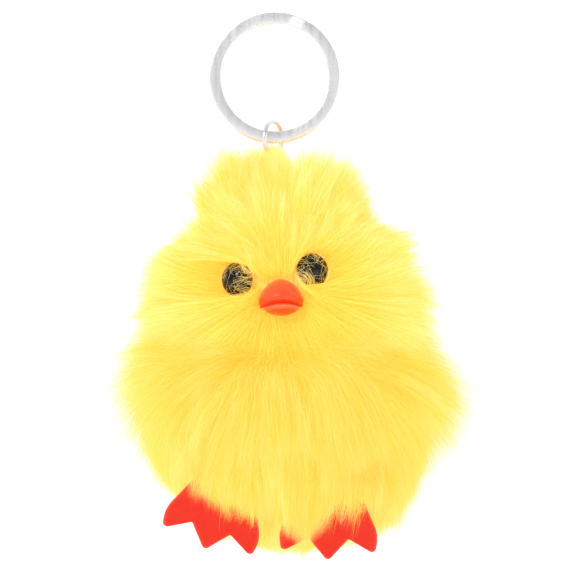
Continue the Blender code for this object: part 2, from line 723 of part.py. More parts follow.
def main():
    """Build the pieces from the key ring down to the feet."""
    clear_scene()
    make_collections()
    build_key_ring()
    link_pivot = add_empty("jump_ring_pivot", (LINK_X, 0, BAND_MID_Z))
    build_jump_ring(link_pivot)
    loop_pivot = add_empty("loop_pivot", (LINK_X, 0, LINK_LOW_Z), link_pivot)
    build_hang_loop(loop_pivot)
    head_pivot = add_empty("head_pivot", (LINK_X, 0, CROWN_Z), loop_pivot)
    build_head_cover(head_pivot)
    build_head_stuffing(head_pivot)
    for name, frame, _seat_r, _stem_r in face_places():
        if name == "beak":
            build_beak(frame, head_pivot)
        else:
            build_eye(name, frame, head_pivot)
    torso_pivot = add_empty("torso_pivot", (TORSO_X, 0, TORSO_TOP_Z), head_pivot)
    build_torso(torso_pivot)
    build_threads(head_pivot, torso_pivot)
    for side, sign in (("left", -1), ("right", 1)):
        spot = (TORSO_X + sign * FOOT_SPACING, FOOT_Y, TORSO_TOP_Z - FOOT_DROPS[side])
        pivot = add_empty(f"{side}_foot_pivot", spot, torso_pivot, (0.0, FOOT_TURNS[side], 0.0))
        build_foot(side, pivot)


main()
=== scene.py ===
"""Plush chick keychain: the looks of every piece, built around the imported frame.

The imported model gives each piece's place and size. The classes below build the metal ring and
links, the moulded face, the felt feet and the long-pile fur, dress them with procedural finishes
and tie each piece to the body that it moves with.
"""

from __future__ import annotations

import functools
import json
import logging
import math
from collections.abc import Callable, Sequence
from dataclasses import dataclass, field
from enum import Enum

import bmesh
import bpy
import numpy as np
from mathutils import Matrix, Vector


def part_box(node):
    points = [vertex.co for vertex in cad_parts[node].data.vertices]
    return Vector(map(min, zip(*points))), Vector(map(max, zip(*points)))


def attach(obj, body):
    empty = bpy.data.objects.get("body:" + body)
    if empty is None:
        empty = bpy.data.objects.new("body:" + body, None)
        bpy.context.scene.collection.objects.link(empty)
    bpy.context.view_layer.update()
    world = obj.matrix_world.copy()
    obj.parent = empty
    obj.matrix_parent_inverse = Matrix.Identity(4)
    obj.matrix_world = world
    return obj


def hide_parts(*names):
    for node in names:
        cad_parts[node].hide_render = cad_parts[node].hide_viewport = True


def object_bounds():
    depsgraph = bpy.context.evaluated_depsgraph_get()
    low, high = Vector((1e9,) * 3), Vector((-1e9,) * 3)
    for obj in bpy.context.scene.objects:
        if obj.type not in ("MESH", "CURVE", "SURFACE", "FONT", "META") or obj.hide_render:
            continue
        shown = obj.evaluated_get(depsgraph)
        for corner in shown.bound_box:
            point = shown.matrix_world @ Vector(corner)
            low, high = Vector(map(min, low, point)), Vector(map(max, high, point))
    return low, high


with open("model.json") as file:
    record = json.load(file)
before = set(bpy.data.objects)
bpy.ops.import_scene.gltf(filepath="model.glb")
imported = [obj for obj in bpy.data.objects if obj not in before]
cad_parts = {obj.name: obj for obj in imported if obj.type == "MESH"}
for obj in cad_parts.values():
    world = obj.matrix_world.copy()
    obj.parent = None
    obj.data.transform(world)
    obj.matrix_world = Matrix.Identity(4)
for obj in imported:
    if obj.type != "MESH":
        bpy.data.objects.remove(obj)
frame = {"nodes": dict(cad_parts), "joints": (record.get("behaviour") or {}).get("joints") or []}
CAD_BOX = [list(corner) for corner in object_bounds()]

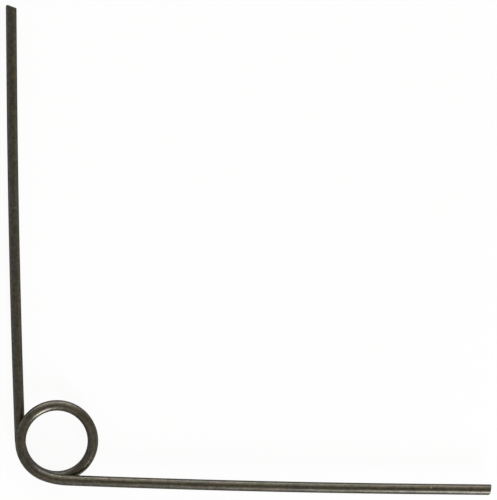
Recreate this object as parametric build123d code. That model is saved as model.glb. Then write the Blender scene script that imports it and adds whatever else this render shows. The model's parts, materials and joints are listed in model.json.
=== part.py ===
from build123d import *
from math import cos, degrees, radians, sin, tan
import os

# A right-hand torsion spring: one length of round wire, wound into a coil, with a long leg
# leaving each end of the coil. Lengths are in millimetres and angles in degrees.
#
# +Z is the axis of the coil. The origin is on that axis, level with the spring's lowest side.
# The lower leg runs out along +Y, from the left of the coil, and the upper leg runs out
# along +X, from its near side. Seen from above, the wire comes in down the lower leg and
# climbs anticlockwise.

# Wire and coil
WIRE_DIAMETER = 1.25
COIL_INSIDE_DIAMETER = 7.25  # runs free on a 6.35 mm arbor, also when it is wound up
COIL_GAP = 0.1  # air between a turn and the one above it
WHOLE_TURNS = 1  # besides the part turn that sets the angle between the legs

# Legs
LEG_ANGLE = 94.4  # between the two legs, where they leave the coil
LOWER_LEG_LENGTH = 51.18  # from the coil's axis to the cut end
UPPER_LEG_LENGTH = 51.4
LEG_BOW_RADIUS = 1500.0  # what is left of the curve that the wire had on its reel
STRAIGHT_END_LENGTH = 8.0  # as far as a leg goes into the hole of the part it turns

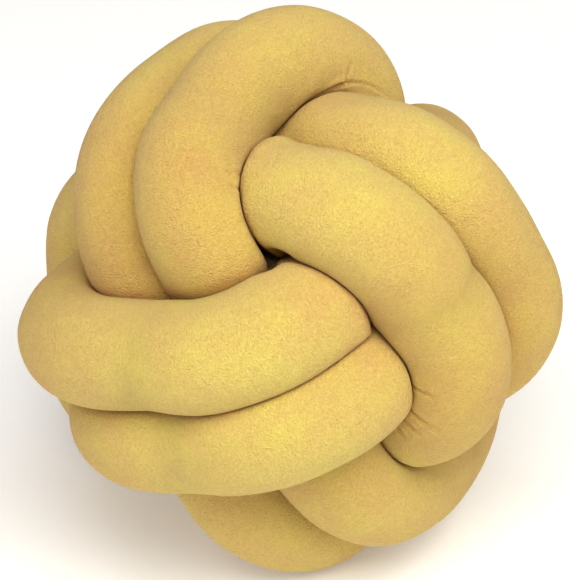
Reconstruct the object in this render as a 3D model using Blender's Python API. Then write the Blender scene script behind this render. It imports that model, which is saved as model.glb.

======

(Exercise requirements): Repeat word for word the lines from the line with "build_torso(torso_pivot)" to the line with "shown = obj.evaluated_get(depsgraph)", both lines included.

(The response):
    build_torso(torso_pivot)
    build_threads(head_pivot, torso_pivot)
    for side, sign in (("left", -1), ("right", 1)):
        spot = (TORSO_X + sign * FOOT_SPACING, FOOT_Y, TORSO_TOP_Z - FOOT_DROPS[side])
        pivot = add_empty(f"{side}_foot_pivot", spot, torso_pivot, (0.0, FOOT_TURNS[side], 0.0))
        build_foot(side, pivot)


main()
=== scene.py ===
"""Plush chick keychain: the looks of every piece, built around the imported frame.

The imported model gives each piece's place and size. The classes below build the metal ring and
links, the moulded face, the felt feet and the long-pile fur, dress them with procedural finishes
and tie each piece to the body that it moves with.
"""

from __future__ import annotations

import functools
import json
import logging
import math
from collections.abc import Callable, Sequence
from dataclasses import dataclass, field
from enum import Enum

import bmesh
import bpy
import numpy as np
from mathutils import Matrix, Vector


def part_box(node):
    points = [vertex.co for vertex in cad_parts[node].data.vertices]
    return Vector(map(min, zip(*points))), Vector(map(max, zip(*points)))


def attach(obj, body):
    empty = bpy.data.objects.get("body:" + body)
    if empty is None:
        empty = bpy.data.objects.new("body:" + body, None)
        bpy.context.scene.collection.objects.link(empty)
    bpy.context.view_layer.update()
    world = obj.matrix_world.copy()
    obj.parent = empty
    obj.matrix_parent_inverse = Matrix.Identity(4)
    obj.matrix_world = world
    return obj


def hide_parts(*names):
    for node in names:
        cad_parts[node].hide_render = cad_parts[node].hide_viewport = True


def object_bounds():
    depsgraph = bpy.context.evaluated_depsgraph_get()
    low, high = Vector((1e9,) * 3), Vector((-1e9,) * 3)
    for obj in bpy.context.scene.objects:
        if obj.type not in ("MESH", "CURVE", "SURFACE", "FONT", "META") or obj.hide_render:
            continue
        shown = obj.evaluated_get(depsgraph)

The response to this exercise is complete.